#### Problem statement:
For the listing that follows, give again exactly the lines from the one with "for level, (place, size, lean, inward)" to the one with "for node in", including both.

******************************

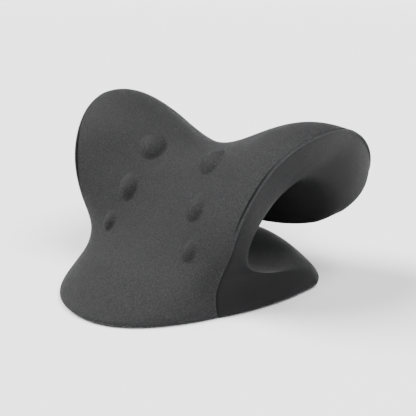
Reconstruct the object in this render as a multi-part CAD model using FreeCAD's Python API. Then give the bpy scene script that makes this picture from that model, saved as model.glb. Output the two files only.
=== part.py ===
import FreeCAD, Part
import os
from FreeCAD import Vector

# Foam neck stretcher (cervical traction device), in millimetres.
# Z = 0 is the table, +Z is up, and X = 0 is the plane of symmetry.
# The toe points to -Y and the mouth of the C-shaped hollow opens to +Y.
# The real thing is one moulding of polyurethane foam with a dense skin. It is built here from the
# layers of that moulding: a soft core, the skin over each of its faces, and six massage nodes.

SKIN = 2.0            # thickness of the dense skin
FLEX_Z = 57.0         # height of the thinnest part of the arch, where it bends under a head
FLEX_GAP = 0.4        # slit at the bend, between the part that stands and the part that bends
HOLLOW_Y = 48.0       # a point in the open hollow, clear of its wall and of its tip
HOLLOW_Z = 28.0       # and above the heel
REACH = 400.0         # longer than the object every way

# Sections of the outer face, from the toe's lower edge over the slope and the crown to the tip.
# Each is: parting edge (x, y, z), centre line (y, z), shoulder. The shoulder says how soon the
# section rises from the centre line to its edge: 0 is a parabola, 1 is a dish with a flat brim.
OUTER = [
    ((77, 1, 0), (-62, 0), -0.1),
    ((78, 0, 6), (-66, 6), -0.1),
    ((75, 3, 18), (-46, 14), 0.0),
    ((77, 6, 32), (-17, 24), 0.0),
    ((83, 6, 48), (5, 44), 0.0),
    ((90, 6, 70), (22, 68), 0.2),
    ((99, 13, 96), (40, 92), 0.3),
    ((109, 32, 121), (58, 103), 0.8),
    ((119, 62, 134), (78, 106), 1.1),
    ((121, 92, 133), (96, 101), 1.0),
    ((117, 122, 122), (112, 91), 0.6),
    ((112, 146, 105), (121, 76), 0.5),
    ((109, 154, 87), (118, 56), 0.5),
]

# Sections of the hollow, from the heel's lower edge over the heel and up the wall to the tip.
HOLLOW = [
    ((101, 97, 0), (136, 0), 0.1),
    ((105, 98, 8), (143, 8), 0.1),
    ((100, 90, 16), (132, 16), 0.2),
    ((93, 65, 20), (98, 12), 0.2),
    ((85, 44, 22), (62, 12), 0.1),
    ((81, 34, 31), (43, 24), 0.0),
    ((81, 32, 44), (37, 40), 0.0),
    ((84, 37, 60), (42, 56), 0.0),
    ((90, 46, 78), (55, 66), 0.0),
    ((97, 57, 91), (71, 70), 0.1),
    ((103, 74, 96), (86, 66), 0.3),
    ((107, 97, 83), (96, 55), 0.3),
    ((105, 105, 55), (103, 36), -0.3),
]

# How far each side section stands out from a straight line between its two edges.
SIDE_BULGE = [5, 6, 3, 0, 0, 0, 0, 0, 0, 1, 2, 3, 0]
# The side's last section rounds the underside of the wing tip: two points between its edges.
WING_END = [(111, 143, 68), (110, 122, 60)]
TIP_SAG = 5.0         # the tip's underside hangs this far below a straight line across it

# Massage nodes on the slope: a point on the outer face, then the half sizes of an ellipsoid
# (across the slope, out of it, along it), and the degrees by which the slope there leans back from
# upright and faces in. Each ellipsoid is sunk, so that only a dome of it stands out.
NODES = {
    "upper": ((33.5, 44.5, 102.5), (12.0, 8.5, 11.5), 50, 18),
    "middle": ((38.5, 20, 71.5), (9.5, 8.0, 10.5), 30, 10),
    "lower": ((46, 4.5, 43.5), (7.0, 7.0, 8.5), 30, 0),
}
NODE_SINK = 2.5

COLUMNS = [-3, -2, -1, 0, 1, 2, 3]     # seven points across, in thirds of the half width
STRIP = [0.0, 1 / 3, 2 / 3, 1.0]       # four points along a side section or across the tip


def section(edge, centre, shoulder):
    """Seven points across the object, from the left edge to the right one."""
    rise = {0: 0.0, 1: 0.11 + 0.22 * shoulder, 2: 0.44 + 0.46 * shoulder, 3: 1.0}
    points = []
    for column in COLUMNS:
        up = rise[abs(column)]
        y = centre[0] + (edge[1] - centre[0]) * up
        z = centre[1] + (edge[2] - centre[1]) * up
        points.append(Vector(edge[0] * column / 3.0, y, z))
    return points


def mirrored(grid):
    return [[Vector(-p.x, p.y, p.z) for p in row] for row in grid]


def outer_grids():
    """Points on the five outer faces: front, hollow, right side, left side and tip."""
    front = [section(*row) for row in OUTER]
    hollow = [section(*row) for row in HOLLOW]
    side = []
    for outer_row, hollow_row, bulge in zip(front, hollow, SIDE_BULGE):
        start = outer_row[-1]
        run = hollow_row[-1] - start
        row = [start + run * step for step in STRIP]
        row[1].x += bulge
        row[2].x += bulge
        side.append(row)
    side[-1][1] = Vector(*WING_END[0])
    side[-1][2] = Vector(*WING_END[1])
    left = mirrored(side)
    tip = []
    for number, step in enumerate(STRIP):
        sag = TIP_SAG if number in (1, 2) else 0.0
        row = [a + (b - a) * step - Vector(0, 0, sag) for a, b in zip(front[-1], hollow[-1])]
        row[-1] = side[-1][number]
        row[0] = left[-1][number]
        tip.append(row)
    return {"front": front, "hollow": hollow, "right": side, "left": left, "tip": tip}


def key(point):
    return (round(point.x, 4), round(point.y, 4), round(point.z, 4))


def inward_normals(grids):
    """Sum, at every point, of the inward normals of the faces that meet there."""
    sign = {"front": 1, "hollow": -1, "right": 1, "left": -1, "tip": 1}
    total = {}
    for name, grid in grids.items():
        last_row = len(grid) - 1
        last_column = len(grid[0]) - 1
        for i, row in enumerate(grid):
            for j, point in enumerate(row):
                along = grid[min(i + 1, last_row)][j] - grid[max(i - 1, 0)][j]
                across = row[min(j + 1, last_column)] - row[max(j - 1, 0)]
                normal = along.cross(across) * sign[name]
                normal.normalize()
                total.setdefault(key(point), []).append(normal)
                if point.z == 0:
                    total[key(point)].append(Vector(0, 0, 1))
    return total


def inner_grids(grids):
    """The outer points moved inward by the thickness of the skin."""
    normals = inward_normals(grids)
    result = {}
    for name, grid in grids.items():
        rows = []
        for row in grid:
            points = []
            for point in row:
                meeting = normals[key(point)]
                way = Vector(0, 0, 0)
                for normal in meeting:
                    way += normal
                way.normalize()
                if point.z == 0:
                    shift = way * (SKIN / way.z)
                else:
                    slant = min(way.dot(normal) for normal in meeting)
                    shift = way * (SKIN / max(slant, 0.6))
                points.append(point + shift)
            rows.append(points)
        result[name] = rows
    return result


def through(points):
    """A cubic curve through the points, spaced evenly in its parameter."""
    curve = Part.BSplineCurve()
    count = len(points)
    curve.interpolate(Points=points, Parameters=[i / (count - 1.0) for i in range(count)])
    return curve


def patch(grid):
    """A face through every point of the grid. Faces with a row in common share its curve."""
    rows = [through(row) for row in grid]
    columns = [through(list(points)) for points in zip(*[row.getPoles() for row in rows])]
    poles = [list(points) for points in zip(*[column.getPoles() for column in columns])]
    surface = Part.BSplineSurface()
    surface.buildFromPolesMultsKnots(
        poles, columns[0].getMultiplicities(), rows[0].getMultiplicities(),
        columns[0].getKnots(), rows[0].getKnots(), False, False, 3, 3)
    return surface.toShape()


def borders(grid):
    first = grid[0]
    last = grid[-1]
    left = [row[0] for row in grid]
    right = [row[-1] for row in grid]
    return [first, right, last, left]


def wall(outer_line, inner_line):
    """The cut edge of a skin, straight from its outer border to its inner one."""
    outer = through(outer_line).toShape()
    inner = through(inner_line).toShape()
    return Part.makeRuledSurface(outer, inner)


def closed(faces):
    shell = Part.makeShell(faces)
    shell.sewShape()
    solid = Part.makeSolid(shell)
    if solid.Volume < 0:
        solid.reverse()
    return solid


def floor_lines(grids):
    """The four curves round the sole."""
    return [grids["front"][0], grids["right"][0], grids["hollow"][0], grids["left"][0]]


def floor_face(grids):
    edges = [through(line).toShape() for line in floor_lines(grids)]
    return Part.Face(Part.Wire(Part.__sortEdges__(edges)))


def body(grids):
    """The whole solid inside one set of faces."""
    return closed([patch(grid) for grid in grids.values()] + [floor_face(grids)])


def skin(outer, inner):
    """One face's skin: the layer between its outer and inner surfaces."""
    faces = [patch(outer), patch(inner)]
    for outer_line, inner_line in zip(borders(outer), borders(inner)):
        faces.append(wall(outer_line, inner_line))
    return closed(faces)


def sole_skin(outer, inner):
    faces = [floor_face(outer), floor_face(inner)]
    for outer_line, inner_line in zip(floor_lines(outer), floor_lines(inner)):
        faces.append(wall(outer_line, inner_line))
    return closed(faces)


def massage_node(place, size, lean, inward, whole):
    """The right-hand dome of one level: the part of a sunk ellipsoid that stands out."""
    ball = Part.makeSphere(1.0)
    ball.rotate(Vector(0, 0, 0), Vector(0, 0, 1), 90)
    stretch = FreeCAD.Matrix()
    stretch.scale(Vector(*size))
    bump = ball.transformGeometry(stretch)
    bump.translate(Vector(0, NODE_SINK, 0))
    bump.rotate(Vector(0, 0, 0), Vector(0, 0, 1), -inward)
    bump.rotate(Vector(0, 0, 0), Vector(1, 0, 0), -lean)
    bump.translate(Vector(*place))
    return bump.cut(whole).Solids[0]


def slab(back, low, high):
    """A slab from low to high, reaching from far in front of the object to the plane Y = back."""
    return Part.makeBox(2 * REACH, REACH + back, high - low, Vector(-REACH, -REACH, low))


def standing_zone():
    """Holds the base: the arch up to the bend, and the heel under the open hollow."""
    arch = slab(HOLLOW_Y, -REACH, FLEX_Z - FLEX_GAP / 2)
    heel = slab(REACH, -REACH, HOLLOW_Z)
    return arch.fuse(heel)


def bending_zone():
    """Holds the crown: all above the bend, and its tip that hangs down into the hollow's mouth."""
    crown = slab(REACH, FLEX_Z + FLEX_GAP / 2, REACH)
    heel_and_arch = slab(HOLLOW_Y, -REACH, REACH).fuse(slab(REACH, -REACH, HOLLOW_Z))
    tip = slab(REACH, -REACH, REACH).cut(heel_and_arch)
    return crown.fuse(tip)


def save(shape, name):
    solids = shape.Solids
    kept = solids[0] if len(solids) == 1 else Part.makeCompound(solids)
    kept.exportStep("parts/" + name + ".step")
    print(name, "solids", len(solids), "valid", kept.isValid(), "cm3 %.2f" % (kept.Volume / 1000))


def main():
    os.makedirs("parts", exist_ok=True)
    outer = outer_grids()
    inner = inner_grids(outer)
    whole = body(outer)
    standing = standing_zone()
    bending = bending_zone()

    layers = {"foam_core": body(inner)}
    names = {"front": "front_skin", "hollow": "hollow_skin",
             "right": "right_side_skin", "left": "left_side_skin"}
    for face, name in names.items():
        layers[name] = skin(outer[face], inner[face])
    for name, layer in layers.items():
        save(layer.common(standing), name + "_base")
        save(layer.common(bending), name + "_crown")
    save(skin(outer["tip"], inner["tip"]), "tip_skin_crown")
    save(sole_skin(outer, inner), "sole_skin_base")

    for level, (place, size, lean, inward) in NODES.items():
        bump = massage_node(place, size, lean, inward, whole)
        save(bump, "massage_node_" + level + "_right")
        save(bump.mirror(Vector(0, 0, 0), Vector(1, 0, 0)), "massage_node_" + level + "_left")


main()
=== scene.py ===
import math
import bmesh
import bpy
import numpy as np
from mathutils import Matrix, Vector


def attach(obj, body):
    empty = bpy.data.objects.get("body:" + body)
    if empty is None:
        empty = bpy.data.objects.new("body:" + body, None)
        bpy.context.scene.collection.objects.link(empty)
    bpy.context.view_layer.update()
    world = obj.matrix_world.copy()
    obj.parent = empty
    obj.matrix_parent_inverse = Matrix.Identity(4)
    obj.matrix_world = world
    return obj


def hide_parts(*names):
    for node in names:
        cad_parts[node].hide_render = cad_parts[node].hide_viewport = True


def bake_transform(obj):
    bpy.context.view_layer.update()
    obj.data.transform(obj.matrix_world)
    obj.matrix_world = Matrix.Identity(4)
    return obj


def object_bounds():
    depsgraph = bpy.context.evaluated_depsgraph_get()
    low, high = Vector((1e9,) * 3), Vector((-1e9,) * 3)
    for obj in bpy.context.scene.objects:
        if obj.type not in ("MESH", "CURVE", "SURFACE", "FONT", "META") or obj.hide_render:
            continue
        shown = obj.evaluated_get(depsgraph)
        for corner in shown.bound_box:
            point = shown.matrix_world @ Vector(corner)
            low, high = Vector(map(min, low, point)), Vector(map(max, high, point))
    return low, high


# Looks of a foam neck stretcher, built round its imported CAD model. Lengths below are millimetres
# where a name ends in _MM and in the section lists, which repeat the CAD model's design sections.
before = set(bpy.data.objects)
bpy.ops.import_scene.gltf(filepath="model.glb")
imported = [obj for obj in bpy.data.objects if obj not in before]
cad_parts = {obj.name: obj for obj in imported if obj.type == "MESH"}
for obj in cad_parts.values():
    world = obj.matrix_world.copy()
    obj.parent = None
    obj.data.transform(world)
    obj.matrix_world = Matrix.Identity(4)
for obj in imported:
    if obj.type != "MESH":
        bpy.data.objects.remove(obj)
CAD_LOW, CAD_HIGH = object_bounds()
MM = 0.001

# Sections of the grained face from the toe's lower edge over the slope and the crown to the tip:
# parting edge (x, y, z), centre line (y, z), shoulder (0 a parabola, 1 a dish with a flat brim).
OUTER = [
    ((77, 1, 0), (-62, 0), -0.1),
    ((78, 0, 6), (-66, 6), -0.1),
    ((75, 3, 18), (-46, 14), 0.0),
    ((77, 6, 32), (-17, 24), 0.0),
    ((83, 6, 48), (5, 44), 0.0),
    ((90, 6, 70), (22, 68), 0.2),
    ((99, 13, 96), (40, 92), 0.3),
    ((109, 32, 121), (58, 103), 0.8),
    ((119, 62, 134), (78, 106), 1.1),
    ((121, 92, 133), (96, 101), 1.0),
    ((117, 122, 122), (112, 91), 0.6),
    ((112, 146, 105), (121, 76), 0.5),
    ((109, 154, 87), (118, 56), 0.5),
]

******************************

#### The result:
    for level, (place, size, lean, inward) in NODES.items():
        bump = massage_node(place, size, lean, inward, whole)
        save(bump, "massage_node_" + level + "_right")
        save(bump.mirror(Vector(0, 0, 0), Vector(1, 0, 0)), "massage_node_" + level + "_left")


main()
=== scene.py ===
import math
import bmesh
import bpy
import numpy as np
from mathutils import Matrix, Vector


def attach(obj, body):
    empty = bpy.data.objects.get("body:" + body)
    if empty is None:
        empty = bpy.data.objects.new("body:" + body, None)
        bpy.context.scene.collection.objects.link(empty)
    bpy.context.view_layer.update()
    world = obj.matrix_world.copy()
    obj.parent = empty
    obj.matrix_parent_inverse = Matrix.Identity(4)
    obj.matrix_world = world
    return obj


def hide_parts(*names):
    for node in names:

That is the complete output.